Сразить он меня этим не мог, но неприятно поразить смог вполне. Это «о ро-ли!» (а не об искусстве вообще) имеет много этажей глупости и, пожалуй, низости. Прежде всего «буквальный», точнее эстетический. Ни режиссеру, ни даже актеру нельзя не думать об общем смысле того, что он делает. Думать «о ро-ли» — это тоже значит сознательно или подсознательно входить в контакт со зрителем, другими словами — с жизнью. Впрочем, «о роли» (то есть об исполнении порученного) — это то единственное, над чем позволял думать своим подданным товарищ Сталин. О смысле всего остального (в том числе и об искусстве в целом) позволялось думать только ему одному. За отсебятину карали. Испытывать гордость от этой отведенной тебе роли (тоже, как видите, «роли») — занятие, недостойное творческого человека. Это выражение — вариант общей формулы «дело надо делать», которым затыкали рот — часто и в своей среде — любому начинающему что-то понимать. Безусловно, в нашей стране всегда было достаточно людей, любивших «с чувством поболтать», но обычно этой формулой вразумляли не их. Эта вразумляющая самоуверенность страха, а иногда и менее оправданного им конформизма хорошо мне знакома, я с ней сталкивался всю свою жизнь и в России, и в эмиграции тоже — хотя там не было опасности сесть в тюрьму. С этой уверенностью неизвестно в чем не только приспосабливались к тому, что велел страх — она вообще помогала объявлять наиболее комфортным местом тот пятачок, куда тебя все равно загнали. Лучше представлять себя свободным трудягой, чем рабом и трусом. Даже когда твоей жизни ничто не угрожает, легче быть тем, кем ситуация тебе позволяет или велено быть. С этим легче поверить, что ты этого и хотел и что это наиболее достойное существование. Звучные решительные фразы очень помогают верить, что ты и впрямь в это веришь…
Но в этой его «о ро-ли!» есть еще один этаж падения — то, что это «о ро-ли!» было обращено ко мне. В чем был смысл этого назидания? Я ведь не мог ему внять, даже если б захотел. Даже если бы «одумался» и последовал его примеру, бросил «пустое умствование». Он ведь прекрасно знал, что в обозримый период никакой возможности «думать о ро-ли!», то есть найти практическое применение себе (пусть даже в ссученном виде), предоставлено мне не будет. Чего же он хотел от меня, да еще столь страстно? А очень простого — чтоб я не появлялся в его жизни и вообще не напоминал о себе, не вносил коррективы в столь интересно начавшуюся его жизнь. Мир мог гибнуть сколько угодно, но он не должен был мешать ему чай пить. В народе этот комплекс чувств формулировался еще яснее: «Умри ты сегодня, а я завтра».

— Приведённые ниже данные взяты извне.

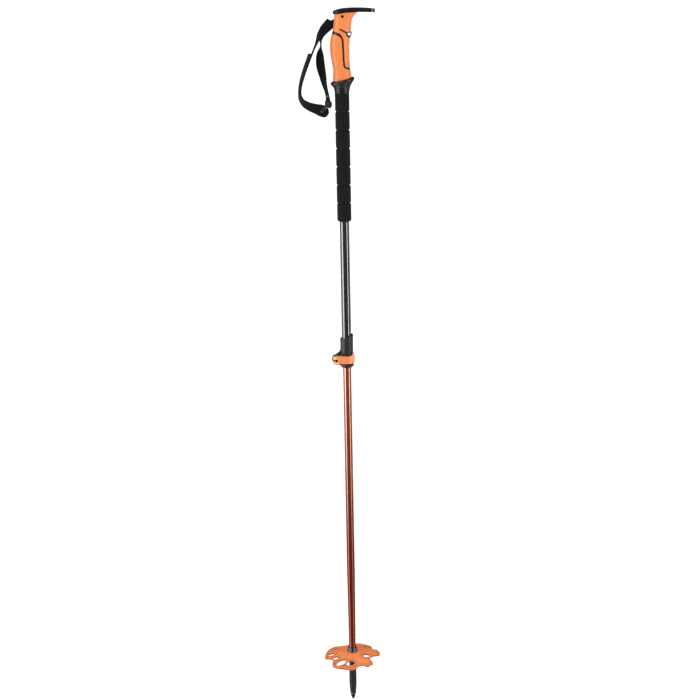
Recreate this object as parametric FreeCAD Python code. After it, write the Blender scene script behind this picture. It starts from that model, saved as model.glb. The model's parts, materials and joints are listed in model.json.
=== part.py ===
import FreeCAD, Part
import math
import os

# Touring ski pole, built upright. Units are millimetres.
# +Z runs up the shaft, +X points along the hook plate, and the wrist strap hangs on the -X side.
# The origin is the lowest point of the tip, on the shaft's axis.

V = FreeCAD.Vector
UP = V(0, 0, 1)
ACROSS = V(0, 1, 0)

# Fits
RUNNING = 0.05            # radial clearance of a running fit
GAP = 0.3                 # space between bodies that only pass each other

# Tubes
UPPER_R = 8.0
UPPER_BORE_R = 7.15
UPPER_BOTTOM = 668.0
UPPER_TOP = 1218.0
LOWER_R = 7.0
LOWER_NECK_R = 6.1
LOWER_WALL = 0.95
LOWER_BOTTOM = 100.0
LOWER_TOP = 925.0
TAPER_START = 125.0
TAPER_END = 248.0

# Tip and ferrule
CARBIDE_R = 2.4
HOLDER_STEM_R = 3.2
HOLDER_TOP = 12.4
HOLDER_STEM_TOP = 34.0
SEAT_R = 6.6
SEAT_BOTTOM = 34.0
SEAT_TOP = 48.0
BASKET_NECK_R = 6.9
CONE_BOTTOM = 98.0
CONE_TOP = 108.0
CONE_R = 9.7
SPIGOT_TOP = 128.0

# Basket
BASKET_R = 51.5
BASKET_RIM_Z = 85.0
BASKET_THICK = 1.9
HUB_R = 9.4
HUB_BOTTOM = 80.0

# Height lock
LOCK_BOTTOM = 648.5
BAND_SEAT_R = 10.3         # recess under the lever's band
COLLAR_R = 11.0
RIM_R = 11.6
COLLAR_TOP_BACK = 698.0
COLLAR_TOP_FRONT = 706.0
BOLT_X = -19.0
BOLT_Z = 662.4
BOLT_R = 1.75
BARREL_Y = -9.5
BARREL_R = 3.0
EAR_Y = 3.3
EAR_R = 6.9
CAM_R = 5.4               # the cam's centre stands off the barrel pin, towards the ear when shut
CAM_OFFSET = 0.5
LEVER_BOTTOM = 655.6
LEVER_TOP = 669.0
LEVER_IN_R = 10.7
LEVER_OUT_R = 13.4
LEVER_TAB_TOP = 674.4
LEVER_SWING = 130.0       # degrees from shut to open
LEVER_SLACK = 12.0        # further degrees left free for the screw
BOSS_ROUND = 2.4
ACCESS_R = 1.9

# Foam sleeve
FOAM_BOTTOM = 906.0
FOAM_TOP = 1122.0
FOAM_R = 12.0
FOAM_GROOVES = 6
GROOVE_DEPTH = 1.7
GROOVE_HALF = 2.4

# Grip
SEAM_Z = 1144.2           # height of the slanted joint with the flange, on the axis
SEAM_SLOPE = 0.2154
SKIN = 2.4
PLATE_HALF_WIDTH = 15.0
PLATE_TIP_X = 56.0
INSERT_X = 50.8
PIN_X = 2.8
PIN_Z = 1247.2
PIN_R = 2.4

# Wrist strap
WEB_THICK = 1.5
PIVOT_X = -13.5
PIVOT_Z = 1235.0


def side_line(a, b):
    """Straight edge between two (x, z) points in the XZ plane."""
    return Part.LineSegment(V(a[0], 0, a[1]), V(b[0], 0, b[1])).toShape()


def cylinder(radius, low, high, x=0.0, y=0.0):
    return Part.makeCylinder(radius, high - low, V(x, y, low), UP)


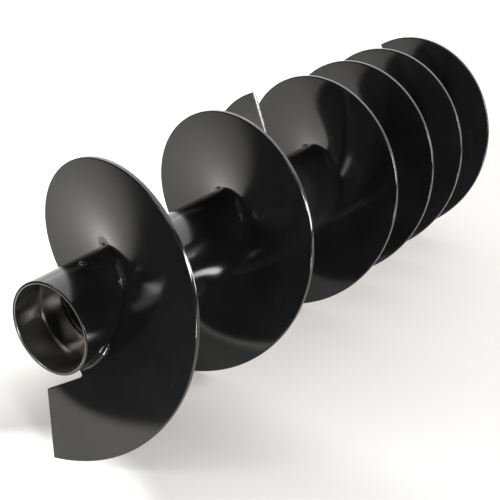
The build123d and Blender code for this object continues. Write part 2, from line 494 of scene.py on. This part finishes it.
class Nodes:
    """A material's node tree, with short calls to add to it."""

    def __init__(self, name):
        self.material = bpy.data.materials.new(name)
        self.material.use_nodes = True
        self.tree = self.material.node_tree
        self.shader = self.tree.nodes["Principled BSDF"]

    def add(self, kind, output=0, settings=None, **inputs):
        """Adds a node, and gives one of its outputs. settings are the node's own properties. An input is
        named in small letters, or in0, in1 for one that is known by its place."""
        made = self.tree.nodes.new(kind)
        for key, value in (settings or {}).items():
            setattr(made, key, value)
        for key, value in inputs.items():
            numbered = key[:2] == "in" and key[2:].isdigit()
            socket = made.inputs[int(key[2:]) if numbered else key.replace("_", " ").title()]
            self.set(socket, value)
        return made.outputs[output]

    def set(self, socket, value):
        if isinstance(value, bpy.types.NodeSocket):
            self.tree.links.new(value, socket)
        else:
            socket.default_value = value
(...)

Конечно, все мои намеки (довольно прямые — про такие говорят: «обухом по голове») на то, что мне опасно ходить ночью по городу, что любой милиционер может, даже того не желая, стать концом моей свободы и судьбы и что, следовательно, мне бы лучше остаться ночевать — не возымели действия. Конечно, народу у них в этот день было много, и без меня было тесно. Но ведь на весах лежала моя жизнь (впрочем, обошлось без мимикрии — довод о тесноте не выдвигался). Таня опускала глаза — справиться с мужем, когда он был в таком состоянии, ей было не по силам. Он царил и подавлял.
Может быть, я к нему слишком строг. Ему начинала светить карьера, и страх ее потерять понятен и может быть простителен. В такое время мы жили. Но мои друзья, которые меня принимали, рисковали тем же, все они ходили под этой деформирующей тяжестью несвободы, но вели себя иначе. Может быть, он слабее, чем они, а нельзя ненавидеть человека за слабость — тем более покойника. Но я его и не ненавидел, никогда не желал ему зла на этом свете и желаю ему Царствия Небесного на том. Я его не ненавидел, просто был поражен предательством. Вообще был поражен. Я никогда не желал ему зла, но, да простит меня Господь, мне приятно знать, что Таня потом от него ушла. Приятно, хотя я сторонник «легитимизма» и противник разводов. Приятно, но не потому, что ему от этого было плохо (может, и не было), а потому, что иначе Таня не могла бы быть равна самой себе. А по отношению к нему я испытываю некоторую брезгливость.